A few chapters later God takes the time to sculpt man from the earth in His own image, and then breathes His breath of life into man’s body. We were made in the image of the living God. That has got to mean something. I think it mens we have certain specific traits inbred in us from God. Steven James in his book Story describes being made in the likeness of God as “being passionate about peace and quick to laugh and full of wonder and imagination and love and longing and life.” We live because God gave us life. We have passions because God has passions. We love because God is love. I am amazed at how easily we as Christians are distracted. We get narrowly focused on our image , we get caught up on the works we’re doing for God, and we forget what it’s all really about.

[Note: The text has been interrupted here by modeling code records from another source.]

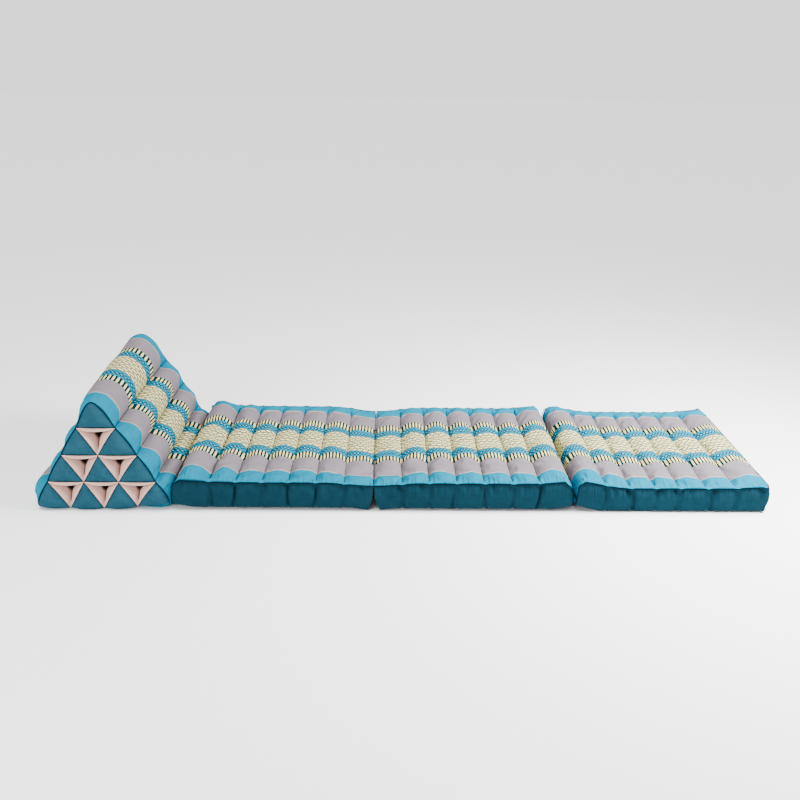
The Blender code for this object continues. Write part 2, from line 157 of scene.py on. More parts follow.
# The headrest
SIDE = 0.3264
TUBES = 4
WEDGE_HEIGHT = SIDE * math.sqrt(3) / 2
FLOOR_SEAM = 0.005
WEDGE_RIGHT = HEAD_JOINT - 0.003
TUBE_ROUND = 0.062
Corner = namedtuple("Corner", "crest girth seam_draw")
WEDGE_CORNERS = (
    Corner(0.010, 0.049, 0.004),
    Corner(0.002, 0.0430, 0.006),
    Corner(0.008, 0.049, 0.004),
)
FAR_APEX = Corner(0.020, 0.0450, 0.008)
APEX_LEAN = 0.012             # the far end of the ridge leans towards the toe
BOW_HEEL = 0.011              # the slopes bow outwards
BOW_TOE = 0.006
SCALLOP = 0.0025
APEX_SCALLOP = 0.0050         # the end seam rounds over the apex
FLOOR_SCALLOP = 0.0060
FLOOR_NODE_LIFT = 0.003
HEEL_LIFT = 0.010
HEEL_LIFT_REACH = 0.180
Face = namedtuple("Face", "crest valley")
WEDGE_FACES = (Face(0.0170, -0.008), Face(0.0145, -0.007), Face(0.008, 0.001))
# How far the bands lie towards the far side: a place on the outline, then near end and far end
WEDGE_BANDS = (
    (0, 0, 0.010),
    (1.5, 0, 0.018),
    (2.5, 0, 0.012),
    (4, -0.012, -0.020),
    (6, 0, 0),
    (12, 0, 0),
)
HINGE_LENGTH = WIDTH * 0.994
HINGE_HALF_GAP = 0.0010
STRIP_TUCK = 0.0008           # how far below the seams a high strip starts
STRIP_RISE = 0.0045           # how far above the solid's strip a low one starts
STRIP_RIPPLE = 0.0012
STRIP_CLOTH = 0.0008
HIGH_HINGE_SAG = 0.0042       # the strip dips between the two pieces that it joins
LOW_HINGE_SAG = 0.0085
CELL_CUTS = 16                # edges along each side of an end cell
CELL_DOME = 0.010
POCKET_DEPTH = 0.052
POCKET_PROFILE = ((0.0, 0.0), (0.30, 0.13), (0.62, 0.38), (0.85, 0.70), (1.0, 1.25))
POCKET_CLEAR = 0.014          # between a lining and the filling behind it
LINING_CUTS = 28
LINING_CLOTH = 0.0012
SLIT_DEPTH = 0.0080           # the folds where two walls meet run deeper
LINING_WRINKLE = 0.0016
RIM_OUT = 0.0065              # the upper wall's rim hangs out and down
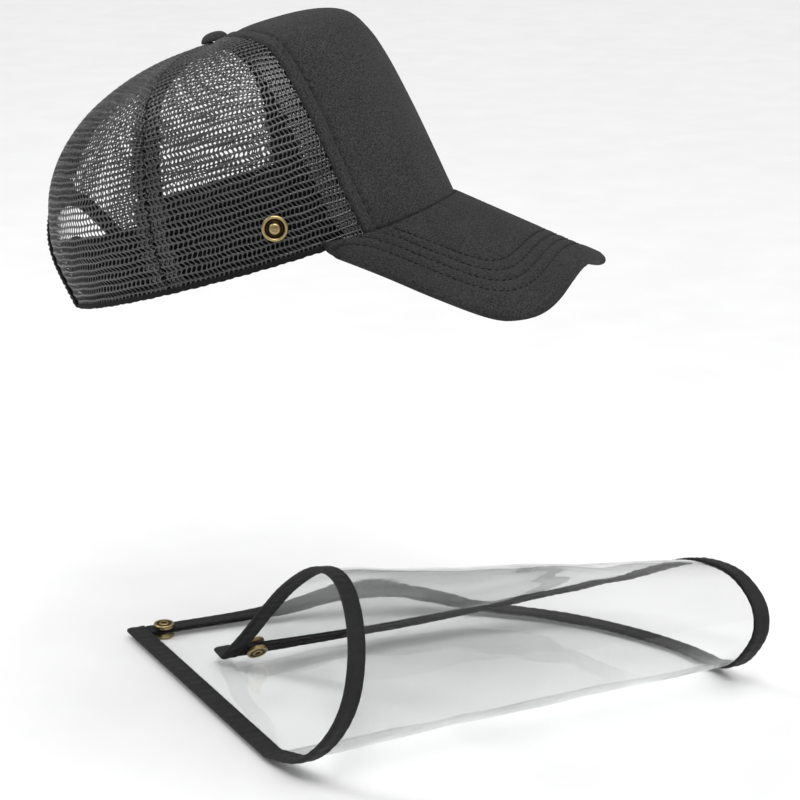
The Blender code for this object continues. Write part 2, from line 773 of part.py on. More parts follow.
def main():
    clear_scene()
    parts = new_collection("mesh_back_cap_with_shield")
    cutters = new_collection("cutters", hidden=True)
    cap = bpy.data.objects.new("cap_frame", None)
    parts.objects.link(cap)
    cap.rotation_euler = (-math.radians(CAP_TILT_DEG), 0.0, 0.0)
    floor = bpy.data.objects.new("shield_frame", None)
    parts.objects.link(floor)

    cloth = material("charcoal_cloth", (0.035, 0.035, 0.037), 0.9)
    visor_cloth = material("charcoal_visor_cloth", (0.032, 0.032, 0.034), 0.9)
    foam = material("dark_foam", (0.05, 0.05, 0.052), 0.95)
    net = material("black_net", (0.012, 0.012, 0.013), 0.4)
    tape = material("black_tape", (0.01, 0.01, 0.011), 0.7)
    terry = material("black_sweatband", (0.012, 0.012, 0.013), 0.9)
    board = material("board_plastic", (0.4, 0.4, 0.38), 0.5)
    plastic = material("black_plastic", (0.012, 0.012, 0.012), 0.3)
    brass = material("old_brass", (0.42, 0.36, 0.2), 0.3, 1.0)
    clear = material("clear_film", (0.85, 0.87, 0.88), 0.08)
    binding = material("black_binding", (0.015, 0.015, 0.017), 0.8)

    build_front(parts, cap, cloth, foam)
    panels = build_mesh_panels(parts, cutters, cap, net)
    build_tapes(parts, cap, tape)
    build_rear_binding(parts, cap, tape)
    sweatband = build_sweatband(parts, cap, terry)
    build_button(parts, cap, cloth, brass)
    build_straps(parts, cutters, cap, plastic)
    build_visor(parts, cap, visor_cloth, board)
    build_studs(parts, cutters, cap, brass, panels, sweatband)

    sheet = build_sheet(parts, floor, clear)
    top, outline = build_bindings(parts, floor, binding)
    build_shield_snaps(parts, cutters, floor, brass, (sheet, top, outline))


main()
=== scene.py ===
"""Looks for the mesh-back cap with its face shield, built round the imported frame.

Lengths are in millimetres. The cap is made in its own frame (front -Y, wearer's right -X, +Z up,
origin at the centre of the head opening) and tilted; the shield lies in the world frame.
"""

import math

import bpy
import numpy as np
from mathutils import Matrix, Vector


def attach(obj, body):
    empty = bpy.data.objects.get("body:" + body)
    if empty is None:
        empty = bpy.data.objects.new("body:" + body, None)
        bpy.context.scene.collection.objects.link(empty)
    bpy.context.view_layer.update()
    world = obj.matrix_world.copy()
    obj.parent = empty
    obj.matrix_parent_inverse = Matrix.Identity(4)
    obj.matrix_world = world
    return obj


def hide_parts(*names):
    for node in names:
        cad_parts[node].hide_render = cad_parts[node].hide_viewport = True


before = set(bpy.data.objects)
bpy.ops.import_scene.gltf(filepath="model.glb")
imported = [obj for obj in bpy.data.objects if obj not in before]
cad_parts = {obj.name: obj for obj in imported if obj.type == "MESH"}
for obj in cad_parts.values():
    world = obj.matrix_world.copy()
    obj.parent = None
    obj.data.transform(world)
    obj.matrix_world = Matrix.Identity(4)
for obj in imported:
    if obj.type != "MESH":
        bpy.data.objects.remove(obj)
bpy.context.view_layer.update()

MM = 0.001
CAP_TILT = math.radians(-18.0)

# ------------------------------------------------------------------ the shapes that the CAD repeats

BUTTON_Y = -10.0
CROWN_FRONT = [
    (92, 0), (87.5, 25), (83, 50), (78, 75), (73.5, 90), (66, 101), (50, 106), (25, 107), (0, 105),
]
CROWN_SIDE = [(81, 0), (84, 28), (83, 50), (78, 71), (66, 88), (46, 98.5), (24, 103.5), (0, 105)]
CROWN_BACK = [(111, 0), (114.5, 25), (112, 42), (104, 61), (89, 78), (66, 92.5), (36, 102), (0, 105)]
FRONT_BLEND, BACK_BLEND = 1.6, 2.0
HEIGHT_PER_T = 170.0
FRONT_SEAM, FRONT_SEAM_TOP = 41.0, 52.0
SIDE_SEAM, SIDE_SEAM_TOP = 102.0, 98.0
CROWN_TOP = 0.975
CLOTH_THICK, FOAM_THICK, TAPE_THICK, BAND_THICK, LAYER_GAP = 1.0, 3.0, 0.8, 1.8, 0.35
FOAM_END, FOAM_END_BLEND = 52.0, 12.0

ARCH_HALF_WIDTH, ARCH_HEIGHT, ARCH_BINDING = 34.0, 48.0, 7.0
STRAP_LOW, STRAP_HEIGHT, STRAP_THICK = 2.0, 18.0, 1.2
STRAP_SEWN_X, STRAP_FREE_X, PEG_PITCH = 41.0, 23.0, 8.0
OUTER_STRAP_DEPTH, INNER_STRAP_DEPTH = 3.2, 4.8

VISOR_OUTLINE = [
    (68.5, 71), (67.5, 90), (67, 110), (65.2, 131),
    (61, 142), (52, 152), (39, 158), (21, 161), (0, 162),
]
VISOR_ROOT_ANGLE, VISOR_SLOPE, VISOR_ARCH = 55.0, 0.76, 0.0062
RIM_FRONT = CROWN_FRONT[0][0] - BUTTON_Y
STUD_ANGLE, STUD_T = 65.5, 0.10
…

I was talking to a good friend and mentor of mine about all of this and he said one of the greatest things I’ve ever heard. He said Christianity is just about living life and knowing why. Imagine how amazing our lives would be if we stopped worrying about looking good, working our way to heaven, converting the world and just started living our lives “being passionate about peace and quick to laugh and full of wonder and imagination and love and longing and life.” I think that there is a certain satisfaction that comes will cultivating theses traits and letting them mature within us because in essence we’re cultivating God in us. And I think that THAT is what the Christian life is about: cultivating God in our lives and sharing what He did through Jesus for the world with the world.

Today I bring this up because I feel a great deal of satisfaction in creating this website. This is my first post of what I hope to be many many more. My dream is that my perspective on life might give you some insight and guidance to your own life. My prayer is that this site would cultivate and mature God’s traits in both my and your life.